**Task instructions**
What follows is a listing; restate every line of it word for word.

**Collected material**
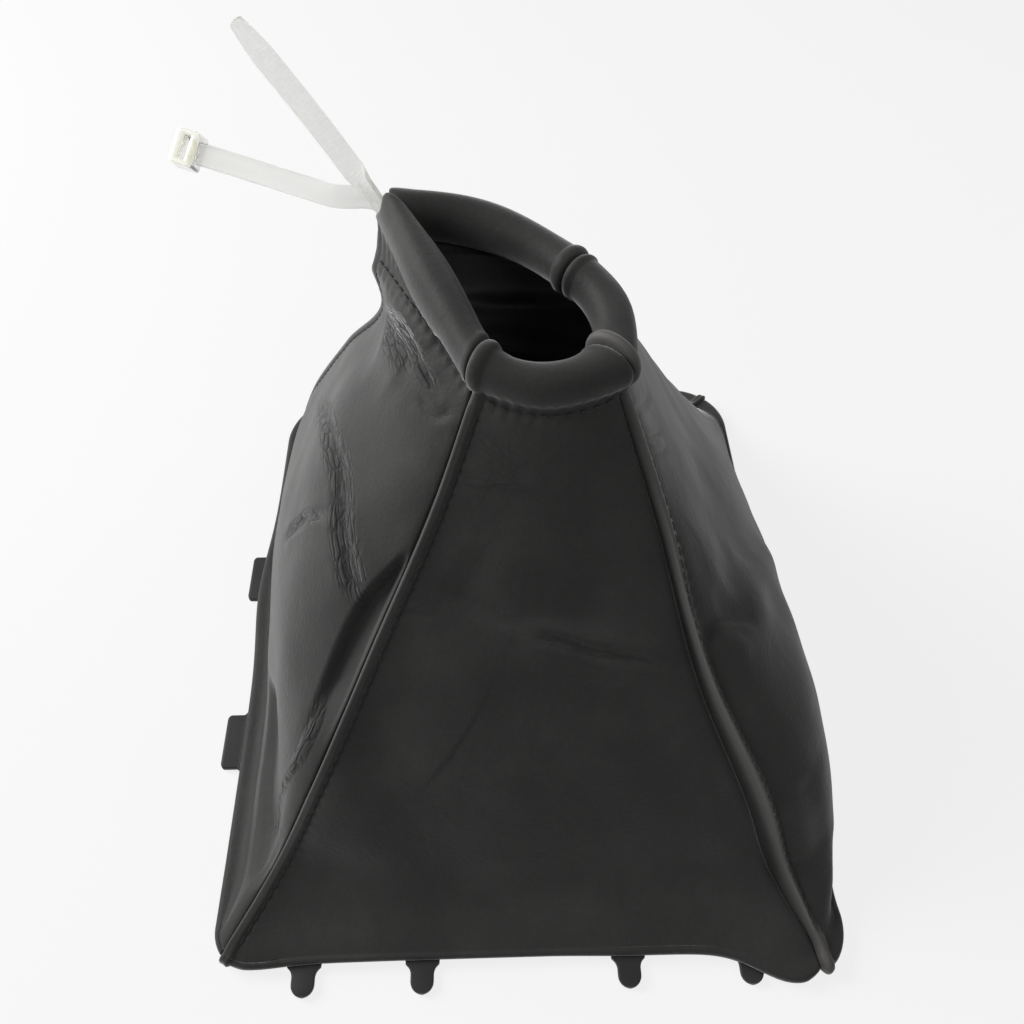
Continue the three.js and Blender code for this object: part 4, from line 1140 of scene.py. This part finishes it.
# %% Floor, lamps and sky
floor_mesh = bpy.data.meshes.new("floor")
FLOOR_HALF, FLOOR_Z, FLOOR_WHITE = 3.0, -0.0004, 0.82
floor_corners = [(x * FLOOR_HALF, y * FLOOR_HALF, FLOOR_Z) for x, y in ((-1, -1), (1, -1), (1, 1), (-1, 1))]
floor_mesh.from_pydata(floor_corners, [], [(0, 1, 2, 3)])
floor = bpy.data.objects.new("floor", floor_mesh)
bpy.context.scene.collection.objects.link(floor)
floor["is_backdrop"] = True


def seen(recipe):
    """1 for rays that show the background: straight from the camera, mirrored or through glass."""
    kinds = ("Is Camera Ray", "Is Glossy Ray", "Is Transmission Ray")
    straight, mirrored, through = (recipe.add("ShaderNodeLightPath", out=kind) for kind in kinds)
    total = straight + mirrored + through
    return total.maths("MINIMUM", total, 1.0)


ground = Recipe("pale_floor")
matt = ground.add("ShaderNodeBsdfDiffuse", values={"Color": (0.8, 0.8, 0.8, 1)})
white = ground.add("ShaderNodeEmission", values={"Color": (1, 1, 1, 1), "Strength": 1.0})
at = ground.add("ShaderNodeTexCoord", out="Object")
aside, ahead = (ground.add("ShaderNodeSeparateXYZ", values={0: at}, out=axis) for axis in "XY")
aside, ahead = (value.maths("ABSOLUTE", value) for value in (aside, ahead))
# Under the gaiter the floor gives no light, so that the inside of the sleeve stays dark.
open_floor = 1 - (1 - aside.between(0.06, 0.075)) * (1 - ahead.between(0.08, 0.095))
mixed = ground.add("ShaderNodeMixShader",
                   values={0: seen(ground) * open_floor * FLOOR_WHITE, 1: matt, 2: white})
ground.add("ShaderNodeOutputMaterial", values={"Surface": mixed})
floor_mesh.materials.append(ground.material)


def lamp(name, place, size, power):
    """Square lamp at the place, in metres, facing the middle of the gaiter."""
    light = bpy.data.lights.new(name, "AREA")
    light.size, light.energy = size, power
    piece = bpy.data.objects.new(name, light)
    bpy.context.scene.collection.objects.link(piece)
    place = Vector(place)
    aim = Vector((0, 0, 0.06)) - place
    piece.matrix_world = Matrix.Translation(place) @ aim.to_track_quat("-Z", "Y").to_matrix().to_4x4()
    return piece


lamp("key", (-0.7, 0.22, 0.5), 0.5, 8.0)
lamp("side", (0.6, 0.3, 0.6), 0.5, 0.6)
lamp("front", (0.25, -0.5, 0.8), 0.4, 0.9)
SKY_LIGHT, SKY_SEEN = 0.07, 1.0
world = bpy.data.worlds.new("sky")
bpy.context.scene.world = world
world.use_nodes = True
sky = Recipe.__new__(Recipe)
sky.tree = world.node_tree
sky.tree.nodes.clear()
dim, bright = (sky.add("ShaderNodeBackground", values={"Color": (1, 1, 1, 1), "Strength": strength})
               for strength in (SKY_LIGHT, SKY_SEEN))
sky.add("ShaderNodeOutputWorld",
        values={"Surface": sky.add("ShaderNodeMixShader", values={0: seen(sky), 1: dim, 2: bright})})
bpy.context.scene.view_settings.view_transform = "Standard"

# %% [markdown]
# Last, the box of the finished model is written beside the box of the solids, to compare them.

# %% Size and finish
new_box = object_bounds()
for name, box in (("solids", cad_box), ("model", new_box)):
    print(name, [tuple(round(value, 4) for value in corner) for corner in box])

**Full output**
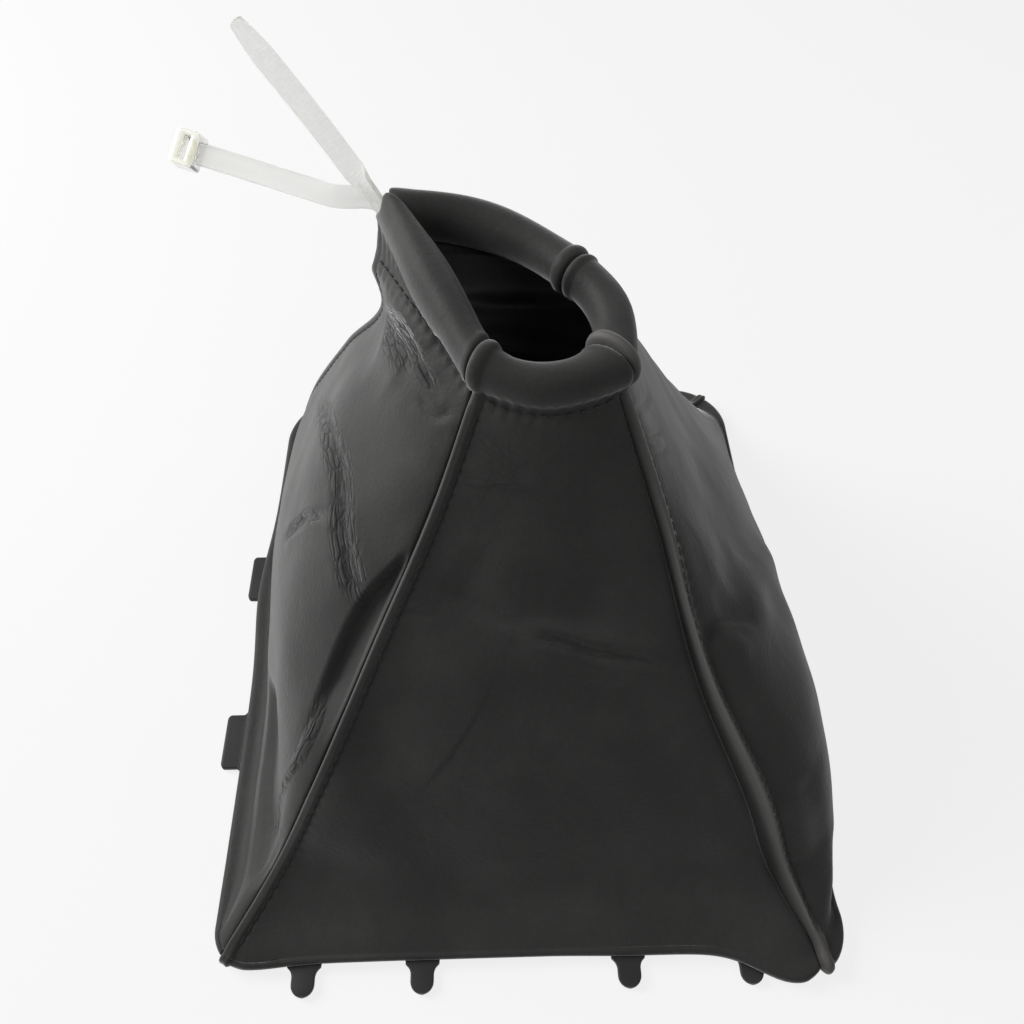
Continue the three.js and Blender code for this object: part 4, from line 1140 of scene.py. This part finishes it.
# %% Floor, lamps and sky
floor_mesh = bpy.data.meshes.new("floor")
FLOOR_HALF, FLOOR_Z, FLOOR_WHITE = 3.0, -0.0004, 0.82
floor_corners = [(x * FLOOR_HALF, y * FLOOR_HALF, FLOOR_Z) for x, y in ((-1, -1), (1, -1), (1, 1), (-1, 1))]
floor_mesh.from_pydata(floor_corners, [], [(0, 1, 2, 3)])
floor = bpy.data.objects.new("floor", floor_mesh)
bpy.context.scene.collection.objects.link(floor)
floor["is_backdrop"] = True


def seen(recipe):
    """1 for rays that show the background: straight from the camera, mirrored or through glass."""
    kinds = ("Is Camera Ray", "Is Glossy Ray", "Is Transmission Ray")
    straight, mirrored, through = (recipe.add("ShaderNodeLightPath", out=kind) for kind in kinds)
    total = straight + mirrored + through
    return total.maths("MINIMUM", total, 1.0)


ground = Recipe("pale_floor")
matt = ground.add("ShaderNodeBsdfDiffuse", values={"Color": (0.8, 0.8, 0.8, 1)})
white = ground.add("ShaderNodeEmission", values={"Color": (1, 1, 1, 1), "Strength": 1.0})
at = ground.add("ShaderNodeTexCoord", out="Object")
aside, ahead = (ground.add("ShaderNodeSeparateXYZ", values={0: at}, out=axis) for axis in "XY")
aside, ahead = (value.maths("ABSOLUTE", value) for value in (aside, ahead))
# Under the gaiter the floor gives no light, so that the inside of the sleeve stays dark.
open_floor = 1 - (1 - aside.between(0.06, 0.075)) * (1 - ahead.between(0.08, 0.095))
mixed = ground.add("ShaderNodeMixShader",
                   values={0: seen(ground) * open_floor * FLOOR_WHITE, 1: matt, 2: white})
ground.add("ShaderNodeOutputMaterial", values={"Surface": mixed})
floor_mesh.materials.append(ground.material)


def lamp(name, place, size, power):
    """Square lamp at the place, in metres, facing the middle of the gaiter."""
    light = bpy.data.lights.new(name, "AREA")
    light.size, light.energy = size, power
    piece = bpy.data.objects.new(name, light)
    bpy.context.scene.collection.objects.link(piece)
    place = Vector(place)
    aim = Vector((0, 0, 0.06)) - place
    piece.matrix_world = Matrix.Translation(place) @ aim.to_track_quat("-Z", "Y").to_matrix().to_4x4()
    return piece


lamp("key", (-0.7, 0.22, 0.5), 0.5, 8.0)
lamp("side", (0.6, 0.3, 0.6), 0.5, 0.6)
lamp("front", (0.25, -0.5, 0.8), 0.4, 0.9)
SKY_LIGHT, SKY_SEEN = 0.07, 1.0
world = bpy.data.worlds.new("sky")
bpy.context.scene.world = world
world.use_nodes = True
sky = Recipe.__new__(Recipe)
sky.tree = world.node_tree
sky.tree.nodes.clear()
dim, bright = (sky.add("ShaderNodeBackground", values={"Color": (1, 1, 1, 1), "Strength": strength})
               for strength in (SKY_LIGHT, SKY_SEEN))
sky.add("ShaderNodeOutputWorld",
        values={"Surface": sky.add("ShaderNodeMixShader", values={0: seen(sky), 1: dim, 2: bright})})
bpy.context.scene.view_settings.view_transform = "Standard"

# %% [markdown]
# Last, the box of the finished model is written beside the box of the solids, to compare them.

# %% Size and finish
new_box = object_bounds()
for name, box in (("solids", cad_box), ("model", new_box)):
    print(name, [tuple(round(value, 4) for value in corner) for corner in box])